Returning to North Dakota in April of 1912, Hedman boarded the Titanic at Southampton, and served as the leader and translator for a group of 17 Swedish immigrants. On the night of the sinking he was preparing to retire when he felt a "slight impact, scarcely noticeable." Later hearing a "commotion" outside his cabin, he decided to investigate and made his way to the boat deck. "Doc" gave a number of conflicting reports about his escape from the foundering ship and embellished his tales further as the years passed. He once claimed that a woman in a lifeboat yelled to him asking him if he could row. In an interview in 1957 he is quoted as having responded "I sure can!" But he added, "I would have said that if I never rowed a stroke in my life." He then supposedly jumped into the water and swam to the lifeboat and was saved. In another interview he claimed he had just waited until the last moment and then jumped into a lifeboat with the thought that if he was shot, he would just die faster. Whatever the true circumstances, it is anything but surprising that Oscar Hedman found a way to save himself.

After surviving Titanic, Mr. Hedman settled back into his normal life and on November 7, 1912 married Julia Mathilda (Tillie) Anderson. In 1918, while a resident of Sentinel Butte, North Dakota, Oscar registered for the WWI draft, stating that he was a farmer, medium height, with blue eyes and blonde hair-partly bald. The childless couple moved to Onida, South Dakota in 1920 and would live the rest of their lives there. Oscar's medical practice flourished until his retirement 40 years later. He and Tillie made one trip to Sweden by ship in 1922 although "Doc" later claimed that their flight to Sweden in 1953 was his only crossing of the Atlantic after Titanic.


In the early 1930's "Doc" was elected to the City Council of Onida. In keeping with his personality, he often found himself at odds with other council members and thwarted them at every turn when his own aspirations were at stake. In exasperation, the City Council hired an attorney to investigate his citizenship as local rumour inferred Hedman was never naturalized. "Doc" himself refused to provide any proof of citizenship fuelling the Council's hope that they could rid themselves of him after a thorough investigation. After months of research and no small expense in attorney's fees, Oscar's naturalization papers were located in Bowman, N.D. He had become a citizen of the U. S. A. on July 12, 1911. When the embarrassed council was forced to admit their mistake, "Doc" sat back in his chair, smiled smugly at the group and said: "I had it (his certificate of citizenship) in the drawer at home all the time."
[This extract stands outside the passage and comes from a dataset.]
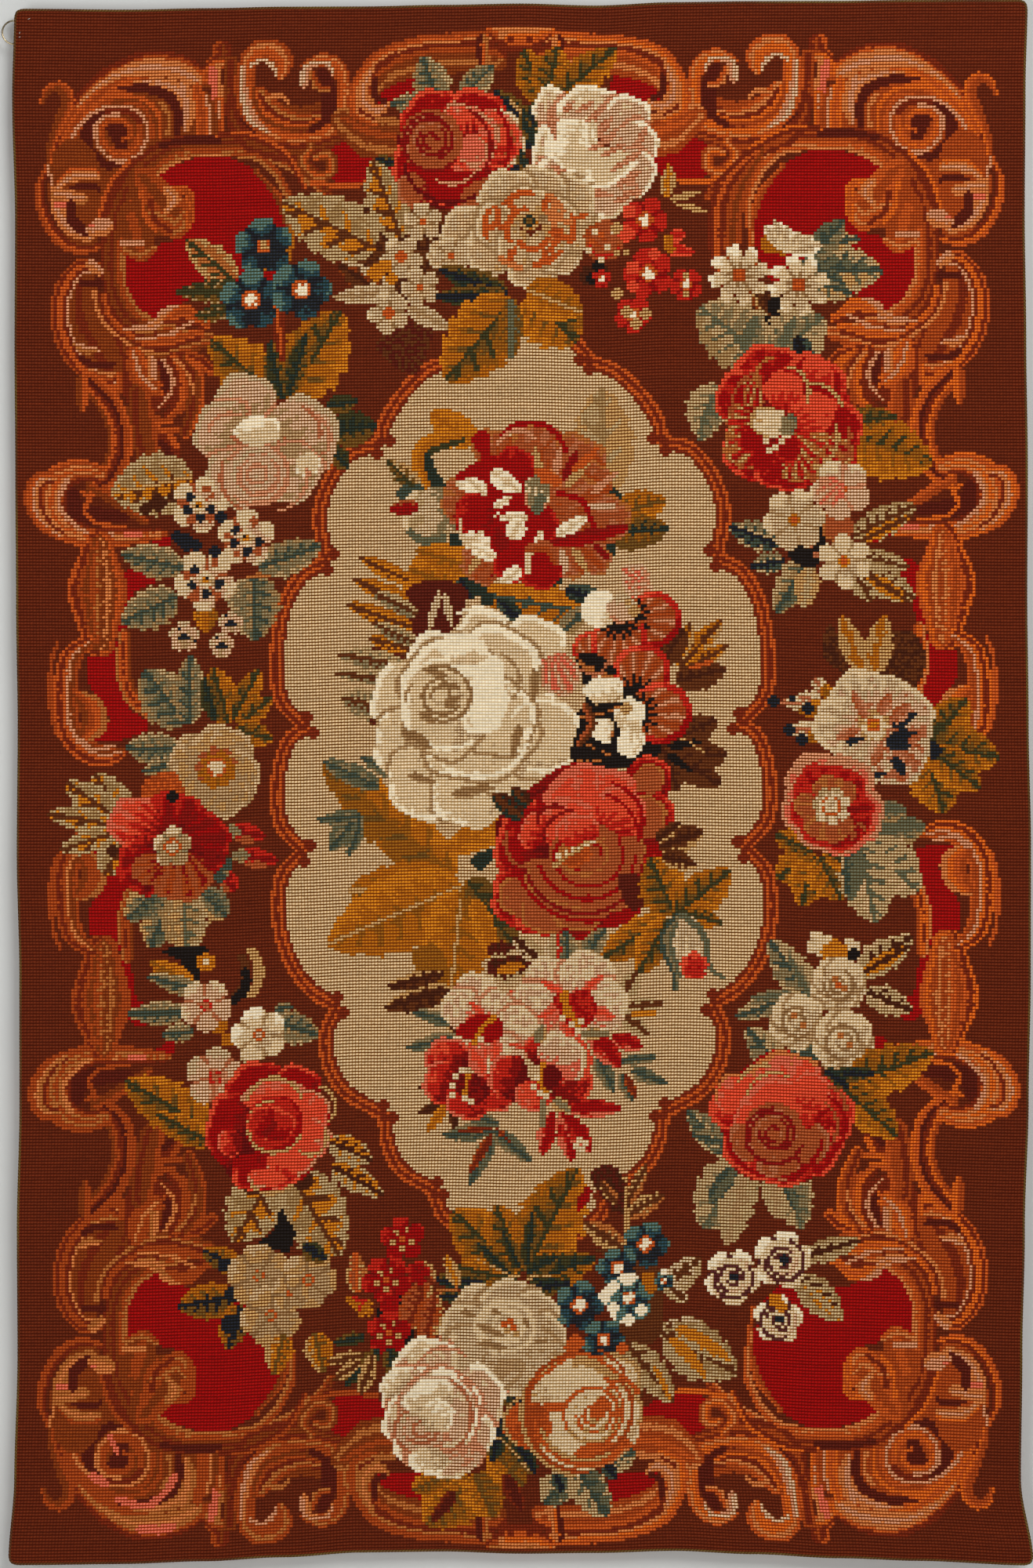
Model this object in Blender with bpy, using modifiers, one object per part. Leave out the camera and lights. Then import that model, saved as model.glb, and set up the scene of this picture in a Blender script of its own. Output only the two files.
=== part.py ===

On July 28, 1961 Oscar Hedman was driving his car on Main Street in Onida. Observers noticed that his car turned slowly toward the curb near the Post Office and struck another vehicle. He was rushed to the hospital but died 45 minutes later, having suffered a massive stroke. Onida turned out en masse for the funeral, whether out of friendship, duty, or curiosity. "Doc" was buried in the Onida Cemetery.

But the good man had one further maddening surprise to spring on his faithful wife. His will, dated September 26, 1960, read as follows:

"In case of death or inability to take care of my property, I appoint R. L. Koenig and Earl E. Kinder both of Onida, S. Dak. To be my administrators, and that property should be equally distributed to me and my wife, and that my share of my property and estate shall go to my brother Robert Hedman, of Vasavagan 9, Lidingo 1, Stockholm, Sweden, or to his children and to nobody else."

Although Tillie Hedman contested the will, it was declared valid, and she found herself in a position of having to sell her home to pay off a brother-in-law she hardly knew. Not long afterward she was judged "incompetent" and confined to a nursing home until she died on April 7, 1965. Her estate, valued at $88,000, passed to her nieces and nephews.